Addressing the former, abatement––its potentials, options and perspectives––is mostly subject of Global Climate Service, whereas the knowledge brokerage revolving around local and regional adaptation and mitigation is what we call “Regional Climate Service”. Elements of such servicing are sketched by Visbeck (2008) and von Storch and Meinke (2008).
S. Keller laments about the failure of the IPCC to provide UNFCCC and other institutions with concrete authoritative numbers as a support for the “good” policy of post-Kyoto, i.e., Top-Down of Cap-and-Trade.

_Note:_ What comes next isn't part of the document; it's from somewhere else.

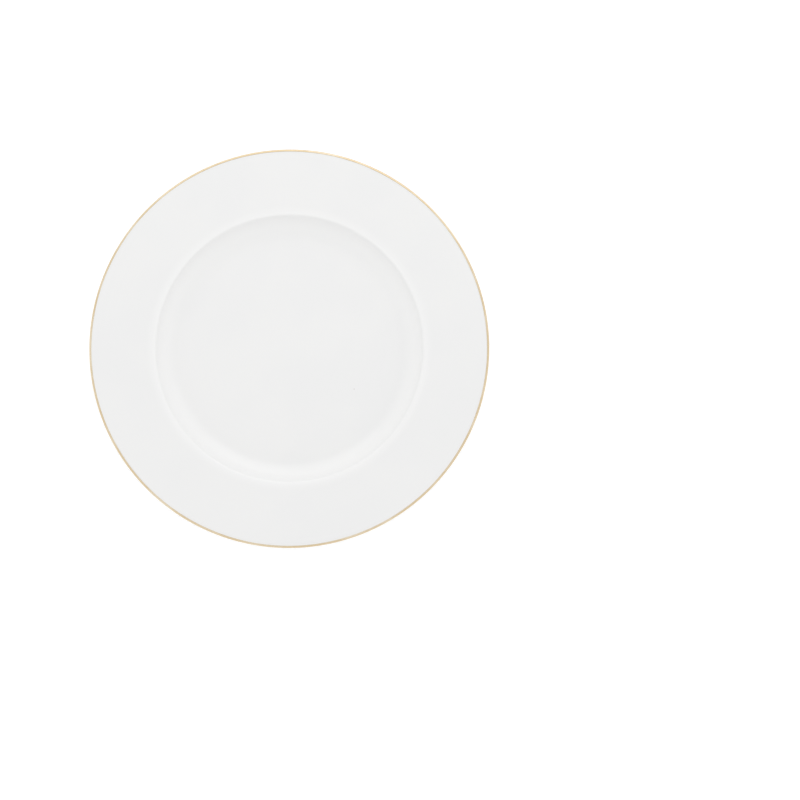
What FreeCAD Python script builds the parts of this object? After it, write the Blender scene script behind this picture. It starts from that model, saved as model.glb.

These types of complaints are typical for science in a post-normal situation, where uncertainty is inherently high, stakes are high and societal values are competing with each others in determining “solutions” and understanding [for a discussion of other cases of this sort, refer to Ravetz (2006)].
The authority of science comes from limiting itself to assertions, which are obtained using the scientific method while employing norms like those suggested by Merton in 1973. Giving-into the temptation of providing utility to a specific policy will lead to an erosion of this authority, and thus a diminishing of this resource, as was the case with Waldsterben.
It should be stressed, however, that I left politicians and others to judge how serious a change of climate might be […]. These are primarily political issues and scientists can only provide answers to the technical and economic issues that arise. (Bolin 2007: 59)
Nevertheless, a new discussion is needed to revitalize or redesign the contract between society and climate science––this contract should contain explicitly a prescription that the suggestion of S. Keller is not acceptable for a professional conduct of climate science.